In expanding this expression, and using the third equation above:

\begin{align*}
L(R, a, \xi_i, \lambda_i, \mu_u) &= \sum_{i=1}^{n}{\lambda_i}(x_i - a)^T(x_i - a)\\
&= \sum_{i=1}^{n}{\lambda_i}(x_i^T - a^T)(x_i - a)\\
&= \sum_{i=1}^{n}{\lambda_i}x_i^Tx_i  - 2\sum_{i=1}^{n}{\lambda_i}a^Tx_i  + \sum_{i=1}^{n}{\lambda_i}a^Ta\\
&= \sum_{i=1}^{n}{\lambda_i}x_i^Tx_i  - 2\sum_{j=1}^{n}{\lambda_j}x_j\sum_{i=1}^{n}{\lambda_i}x_i  + 1 \times a^Ta\\
&= \sum_{i=1}^{n}{\lambda_i}\|x_i\|^2  - 2\left\|\sum_{i=1}^{n}{\lambda_i}x_i\right\|^2  +\left\|\sum_{i=1}^{n}{\lambda_i}x_i\right\|^2\\
&= \sum_{i=1}^{n}{\lambda_i}\|x_i\|^2  - \left\|\sum_{i=1}^{n}{\lambda_i}x_i\right\|^2
\end{align*}

The problem is now:

\begin{align*}
\max_{\lambda_i} &\sum_{i=1}^{n}{\lambda_i}\|x_i\|^2  - \left\|\sum_{i=1}^{n}{\lambda_i}x_i\right\|^2\\
\text{subject to: }& \lambda_i = C-\mu_i\\
&\lambda_i \ge 0
\end{align*}

It can be put in a vectorise form:

\begin{align*}
	\max_{\lambda} &\text{ diag}(X^TX)^T\lambda - \lambda^TXX^T\lambda\\
	\text{subject to: }& 0\le \lambda \le C
\end{align*}

## Kernel
The general form, with a kernel $k(x_i, x_j)=\phi(x_i)^T\phi(x_j)$ is:

\begin{align*}
L(R, a, \xi_i, \lambda_i, \mu_u) &= \sum_{i=1}^{n}{\lambda_i}\|\phi(x_i)\|^2  - \left\|\sum_{i=1}^{n}{\lambda_i}\phi(x_i)\right\|^2
\end{align*}

The corresponding vectorise form is:

\begin{align*}
	\max_{\lambda} &\text{ diag}(\phi(X)^T\phi(X))^T\lambda - \lambda^T\phi(X)\phi(X)^T\lambda\\
	\text{subject to: }& 0\le \lambda \le C
\end{align*}

## Quadratic programming
The lambda can be obtained by solving the quadratic program.
The centre can be computed easily in using the expression:

\begin{align*}
	a = \sum_{i=1}^{n}{\lambda_ix_i}
\end{align*}

To compute the radius, the idea is to use the KKT conditions on the inequality constrains:

\begin{align*}
	\mu_i \xi_i &=0\\
	\lambda_i\left((x_i - a)^T(x_i -a) - R^2 - \xi_i \right)&=0
\end{align*}

To find the support vectors, $\lambda_i$ has to respect this strict inequalities $0<\lambda_i<C$. This means:

\begin{align*}
	\mu_i &\not =0\\
	\lambda_i &\not = 0
\end{align*}

So:

\begin{align*}
	\xi_i &=0\\
	(x_i - a)^T(x_i -a) - R^2 &=0
\end{align*}

This means the radius is the distance between this support vector and the centre. Practically speaking, it may exist several of them, so the mean is taken in practice.

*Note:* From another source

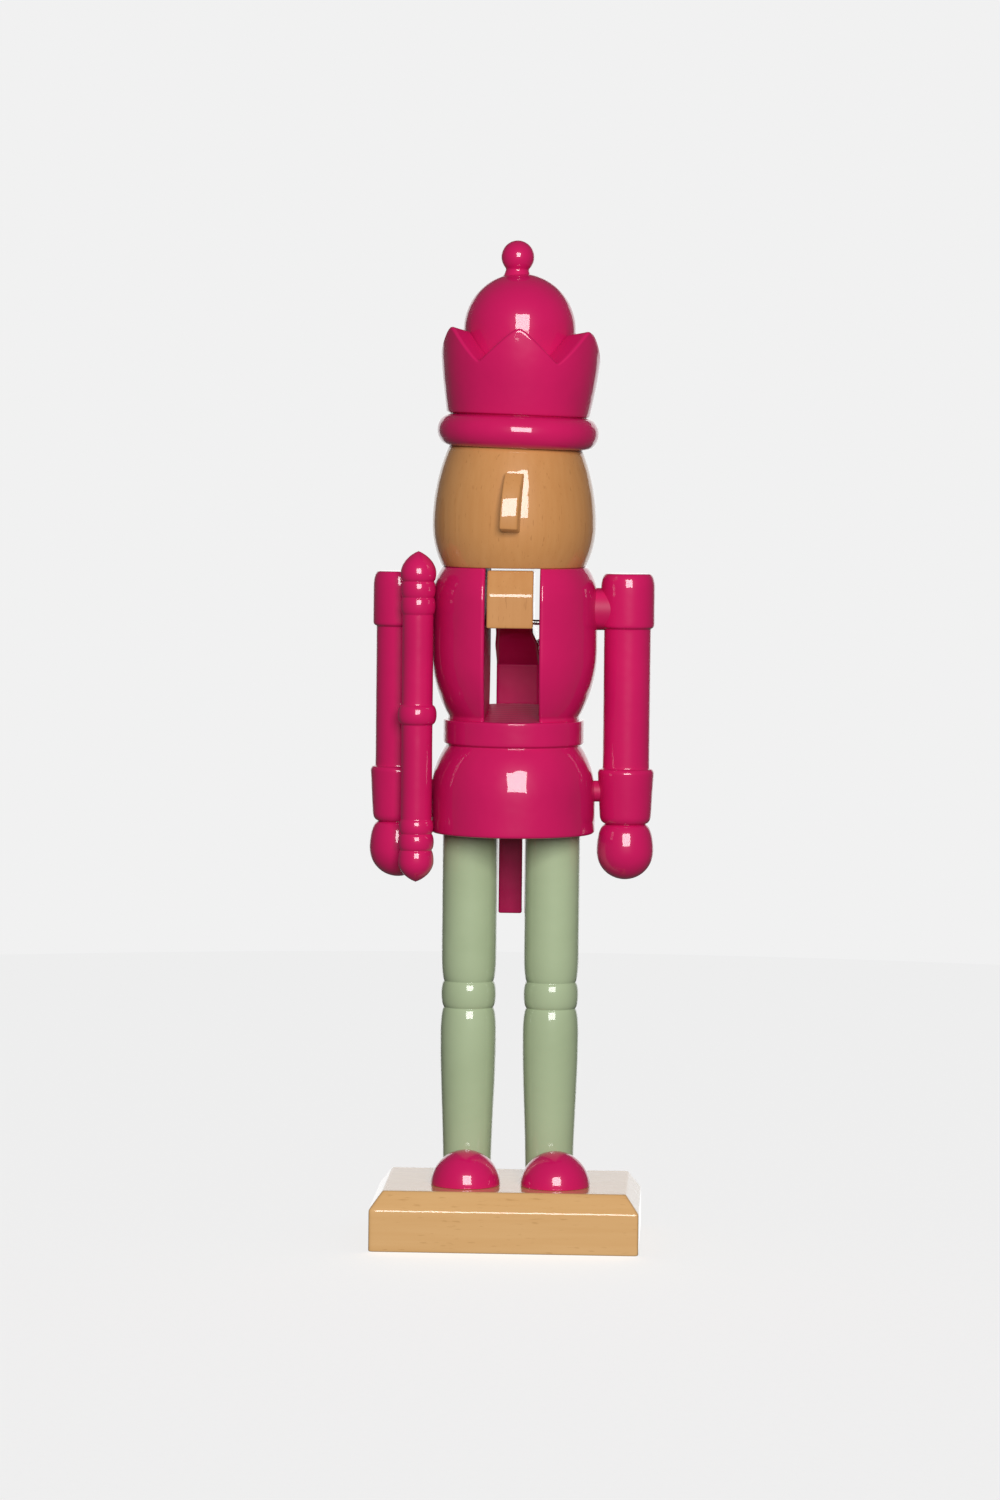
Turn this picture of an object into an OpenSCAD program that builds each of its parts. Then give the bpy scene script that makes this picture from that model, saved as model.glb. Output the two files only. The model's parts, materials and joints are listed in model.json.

As expected, a large value of $C$ penalises the value of $\xi_i$ which are representative of the distance in between the circle and points outside of it.
Choosing $C=0.1$ is more permissive and allow some points not to be in the circle.